Should broadcasters continue to invest in linear, or focus instead on online? By Lorenzo Zanni.
The IABM has been conducting a biannual End-User Survey for some time now in order to gauge market sentiment and future trends.
This year, IABM introduced a companion piece of research – the newly published End-User Index – to look at the actual performance of broadcast and media organisations.
Read together they provide a unique quantitative and qualitative overview of the end-user business - where it is now and where it’s heading.
On the surface the End-User Index makes positive reading: overall revenues for broadcast and media companies grew by 9% between 2015 and 2016 (at constant exchange rates).
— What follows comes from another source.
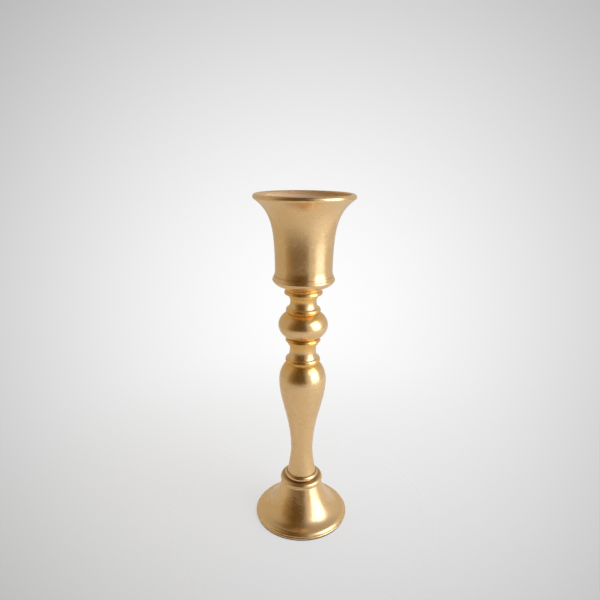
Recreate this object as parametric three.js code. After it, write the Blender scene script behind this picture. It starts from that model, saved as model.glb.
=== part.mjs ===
// An altar candlestick: turned and spun brass pieces threaded on one steel tie rod, under a flared cup for
// a broad candle. Millimetres, +Z up, origin on the floor under the middle of the foot.
//
// Each stem piece is turned about the tie rod. The spigot under it drops into a recess in the piece below,
// which keeps the two in line, and their flat shoulders carry the load. One nut in the floor of the cup and
// one under the ballast pull the whole stack together.
import * as THREE from "three";

// ---- driving dimensions ----

const FACETS = 24; // flats round every turned piece
const FIT = 0.2; // clearance of a spigot in its recess, and of a nut on the rod

const REGISTER = { radius: 8.8, height: 2 }; // the centring spigot under each stem piece
const ROD = { radius: 4, slack: 0.3, belowNut: 1.5, aboveNut: 0.4, chamfer: 0.6 };
const NUT = { acrossFlats: 13, fullHeight: 6.5, thinHeight: 4 };
const CUP_WASHER = { radius: 8, height: 1.6 };
const BASE_WASHER = { radius: 12, height: 2 };
const SPRING_WASHER = { radius: 7.2, height: 2, splitAngle: 14 };

const FELT = { height: 1, inset: 0.6 };
const CLOSING_PLATE = { height: 1.5 };
const FOOT = {
  radius: 50,
  height: 40.5,
  wall: 2,
  rimHeight: 2.4,
  rimWidth: 4,
  shoulderInset: 3.6,
  shoulderHeight: 4.2,
  topRadius: 20.6,
  topLand: 1.6,
  webHeight: 2.5,
};
const BALLAST = { inset: 12, clearance: 0.8, abovePlate: 0.5, pocketClearance: 3, pocketSpare: 1.5 };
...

Put that alongside the findings of the April 2017 End-User Survey, where 74% of respondents were either quite or very positive in their outlook for the next three years, and we see a healthy, optimistic industry.
Looking behind the headline numbers though shows an industry that’s also in flux – while revenues were up by 10% for media networks and 8% for pay-TV operators, only the latter are growing their profits – by 9% - while media networks’ profits actually fell by 9%.
Since media networks account for 75% of the market, this gives an aggregate decline in profits of 7% between 2015 and 2016.
So what’s going on? IABM calculated all the companies’ profit margins and divided them into groups according to their profit margin. Accordingly, 7% of companies are in loss, 20% have an operating profit margin that ranges 0-10%, 51% with a margin of 11-30%, and 22% with a margin greater than 30%.
An analysis of individual companies’ profit margins shows that most new media operators are either in the loss-making or the 0-10% groups. This indicates that online delivery of content is based on a considerably smaller-margin business model than traditional broadcasting.
Since its advent in the first decade of the 2000s, OTT has changed the economics of content delivery; the new online video providers’ business models are radically different from the “one-to-many” distribution of traditional broadcasting. The “one-to-one” model advocated by OTT providers is based on a more personal relationship with viewers, who can watch content on-demand whenever (and wherever) they like. This relationship is made possible by a fundamentally different technology infrastructure which allows for more flexibility and dynamism at the expense of the higher margins of traditional one-to-many broadcasting.
Competition from online media outlets such as Netflix, Hulu and Amazon has triggered a process of revenue diversification at traditional broadcasters. This diversification to include more online activities may be behind the profitability erosion highlighted by IABM figures. The media business is still healthy from a financial perspective – 93% of companies were in profit – but delivery is moving online, explaining the 7% decline in profits.
“Online delivery of content is based on a considerably smaller-margin business model than traditional broadcasting” - Lorenzo Zanni
This process not only involves the launch of new media offerings to complement existing linear broadcasting activities, but also the increased collaboration with social media platforms to reach younger audiences. For example, both CBS and Scripps Networks, two major US media networks, have publicly stated that they are partnering or considering partnerships with social media operators.
Scripps Networks Chief Executive Kenneth Wayne Lowe says: “How can we partner, how can we go beyond our core audiences to younger audiences that are not necessarily on linear television?
“And the real way to do it is to partner with Snapchat, with Facebook, on and on and on. And we think it will pay off in the long term. And I think sometimes we just don’t get the credit for some of this expanding beyond the core linear television business, because it doesn’t show immediate payoff on the bottom line. It’s not about the money, it’s about the amount. Everything we do and you can call it early stage experimentation or partnerships, is always with the point of view that this eventually is going to be a profit centre for us.”
While broadcasters are launching new media offerings, what they want from suppliers is technology that makes their online operations more efficient and thus, profitable.
In the meantime, some broadcasting organisations may continue to prioritise their traditional offerings.
In fact, according to Belden Chief Executive John Stroup, some broadcasters are investing much more in their linear broadcasting businesses than their online offerings because the former still makes them more money:
He says: “Our traditional linear playout continues to grow. And I think that’s because broadcasters recognise that although OTT is important it’s still a relatively small percentage of their revenues and a very small percentage of their advertising. Therefore, making investments in their linear playout is important.”
Broadcasters that continue to invest in linear broadcasting activities may be playing a dangerous game by prioritising short-term benefits over long-term success; it is clear that audiences are shifting to online platforms.
The erosion of profits highlighted by the IABM End-User Index data may be inevitable; traditional broadcast organisations need to continue to make their operations increasingly efficient to allow for a smooth transition to the new business models of online content delivery – moving from reliance on broadcasting dollars to harvesting digital pennies.